In her years in London she missed America terribly, the familiar air. As much as she always loved London, her memory of the city stretches back to the early 50s, and the many years she came with my father. The London I live in was sometimes difficult for her, as most cities are when you are older. She used to love the towpath along the Delaware and Raritan Canal, where she walked for many years. As I walked the towpath for the first time in many years, I thought about why we love places, why they become important to us. Canals are interesting places, a man-made intervention in the landscape  created to connect one body of water to another. Longtime Hopewell resident Paul Muldoon has written about the canal, making the connection between himself, the Irish poet living in America, and the Irish navvies who dug the canal (many losing their lives in the process) nearly 150 years ago.

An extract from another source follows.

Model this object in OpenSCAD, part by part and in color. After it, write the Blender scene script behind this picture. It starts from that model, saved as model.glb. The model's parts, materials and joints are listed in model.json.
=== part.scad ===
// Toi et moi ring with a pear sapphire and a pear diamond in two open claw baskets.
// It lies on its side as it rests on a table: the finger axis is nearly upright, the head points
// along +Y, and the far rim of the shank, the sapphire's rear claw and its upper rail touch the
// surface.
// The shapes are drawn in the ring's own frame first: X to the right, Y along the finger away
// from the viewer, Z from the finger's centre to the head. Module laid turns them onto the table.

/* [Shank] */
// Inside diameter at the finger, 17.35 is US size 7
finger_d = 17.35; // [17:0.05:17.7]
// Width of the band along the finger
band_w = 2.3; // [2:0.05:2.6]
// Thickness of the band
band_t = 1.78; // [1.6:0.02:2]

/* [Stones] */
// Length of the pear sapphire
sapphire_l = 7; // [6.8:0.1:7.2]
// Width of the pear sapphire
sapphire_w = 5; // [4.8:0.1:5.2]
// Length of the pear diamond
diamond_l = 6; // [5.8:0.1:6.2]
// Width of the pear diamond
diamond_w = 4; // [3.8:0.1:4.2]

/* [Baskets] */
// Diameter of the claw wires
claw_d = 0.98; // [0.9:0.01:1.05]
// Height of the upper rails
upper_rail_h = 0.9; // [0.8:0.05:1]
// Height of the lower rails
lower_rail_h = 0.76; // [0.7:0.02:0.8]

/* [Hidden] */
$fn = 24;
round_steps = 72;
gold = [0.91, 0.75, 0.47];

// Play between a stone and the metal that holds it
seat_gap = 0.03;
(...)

My mother just thought it was a pretty place to walk. And it is – the long towpath separating canal from river, so you feel as if you are on a island, isolated from the busy world around you. But it is also a place of connections: land to water, water to water. She didn’t know she’d be making the long journey over the ocean so late in life. I realised as I scattered more of her ashes on the towpath that I was bringing her home, to her invigorating air.